## Set exercise
Give every line below again, exactly.
--- Supplied material ---
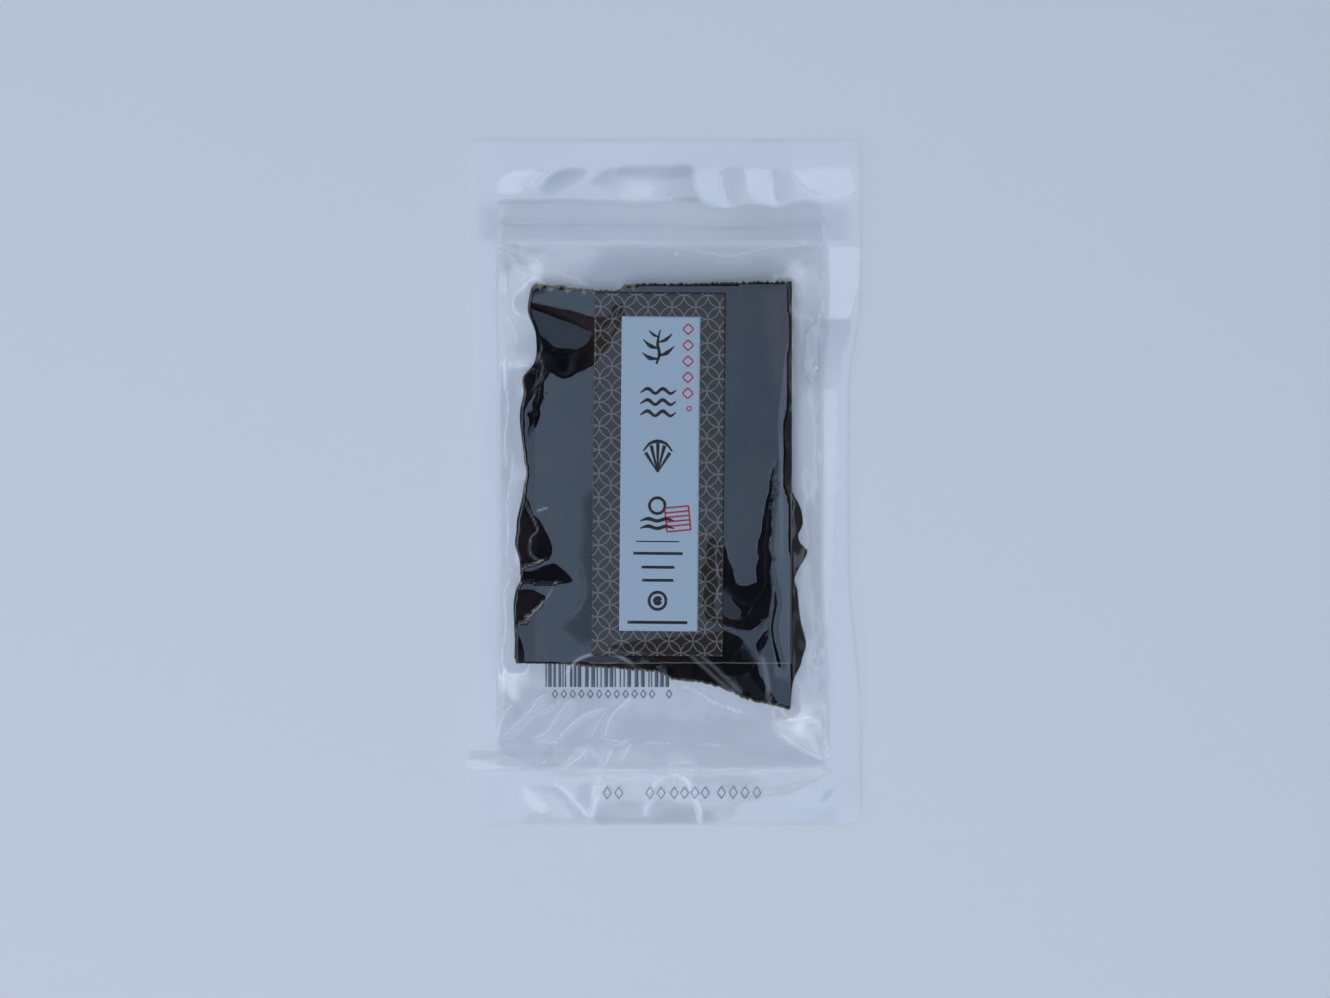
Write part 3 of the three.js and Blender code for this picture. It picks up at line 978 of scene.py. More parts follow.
def back_height(x, y):
    """Upper face of the back film."""
    return read_grid(back_film, x, y) + FILM


# %% [markdown]
# ## One builder for every sheet
#
# Film, label, kelp and ink are all sheets: an upper face, a lower face and a rim between them.
# One function builds such closed skins from grids of points. The lower face may be coarser,
# because nobody looks at it closely.

# %% Sheet builder
def skins(name, grids, materials, coarse=1, marks=None):
    """Closed skins in one piece. Each grid is x, y, top and bottom in millimetres, and the lower
    face keeps every coarse-th point. Materials are for the upper face, lower face and rim.
    Marks are named values for the points of the first grid's upper face."""
    points, faces, kinds = [], [], []
    start = 0
    for x, y, top, bottom in grids:
        upper = np.stack([x, y, top], -1)
        lower = np.stack([x, y, bottom], -1)[::coarse, ::coarse]
        points += [upper.reshape(-1, 3), lower.reshape(-1, 3)]
        at_top = np.arange(x.size).reshape(x.shape) + start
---
## Worked solution
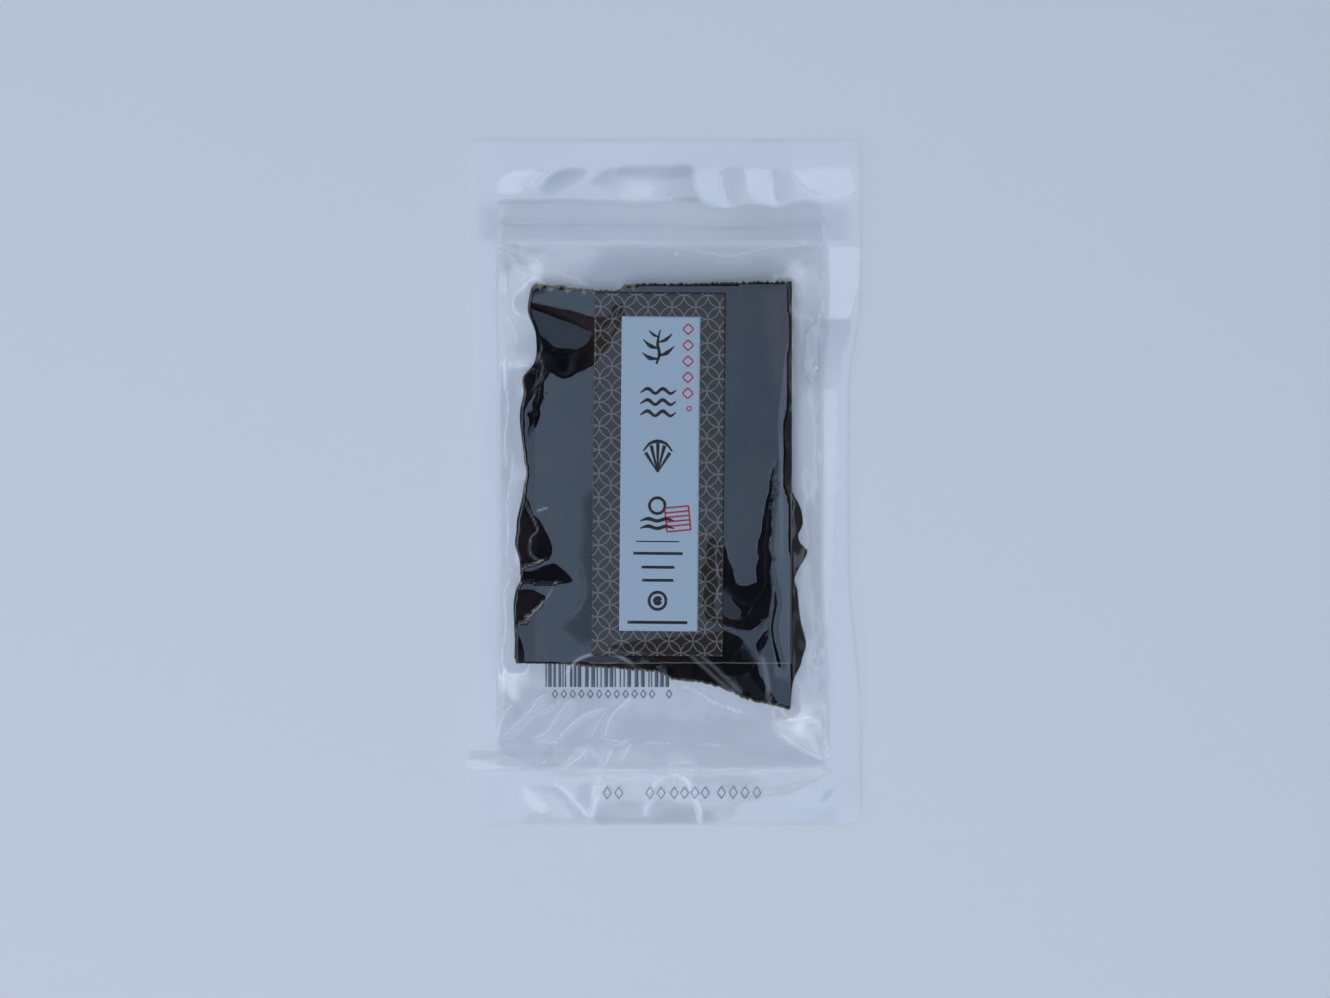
Write part 3 of the three.js and Blender code for this picture. It picks up at line 978 of scene.py. More parts follow.
def back_height(x, y):
    """Upper face of the back film."""
    return read_grid(back_film, x, y) + FILM


# %% [markdown]
# ## One builder for every sheet
#
# Film, label, kelp and ink are all sheets: an upper face, a lower face and a rim between them.
# One function builds such closed skins from grids of points. The lower face may be coarser,
# because nobody looks at it closely.

# %% Sheet builder
def skins(name, grids, materials, coarse=1, marks=None):
    """Closed skins in one piece. Each grid is x, y, top and bottom in millimetres, and the lower
    face keeps every coarse-th point. Materials are for the upper face, lower face and rim.
    Marks are named values for the points of the first grid's upper face."""
    points, faces, kinds = [], [], []
    start = 0
    for x, y, top, bottom in grids:
        upper = np.stack([x, y, top], -1)
        lower = np.stack([x, y, bottom], -1)[::coarse, ::coarse]
        points += [upper.reshape(-1, 3), lower.reshape(-1, 3)]
        at_top = np.arange(x.size).reshape(x.shape) + start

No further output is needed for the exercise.